There is a Tlingit legend about a sea monster named Gunakadeit (Goo-na'-ka-date) who brought prosperity and good luck to a village in crisis, people starving in the home they made for themselves on the southeastern coast of Alaska.
Other reports are known from the Pacific, Indian and Southern Oceans (e.g. see Heuvelmans 1968). Cryptozoologists suggest that modern-day monsters are surviving specimens of giant marine reptiles, such as an ichthyosaur or plesiosaur, from the Jurassic and Cretaceous Periods, or extinct whales like Basilosaurus.

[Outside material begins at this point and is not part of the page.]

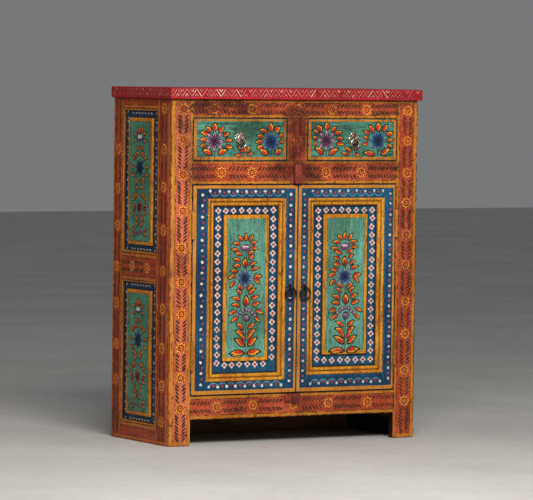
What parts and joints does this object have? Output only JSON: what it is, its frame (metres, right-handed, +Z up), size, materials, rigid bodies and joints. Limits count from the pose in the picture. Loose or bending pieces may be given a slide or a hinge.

Ship damage from Tropical cyclones such as hurricanes or typhoons may also be another possible origin of sea monsters.
In 1892, Anthonie Cornelis Oudemans, then director of the Royal Zoological Gardens at The Hague, saw the publication of his The Great Sea Serpent, which suggested that many sea serpent reports were best accounted for as a previously unknown giant, long-necked pinniped.
It is likely that many other reports of sea monsters are misinterpreted sightings of shark and whale carcasses (see below), floating kelp, logs or other flotsam such as abandoned rafts, canoes and fishing nets.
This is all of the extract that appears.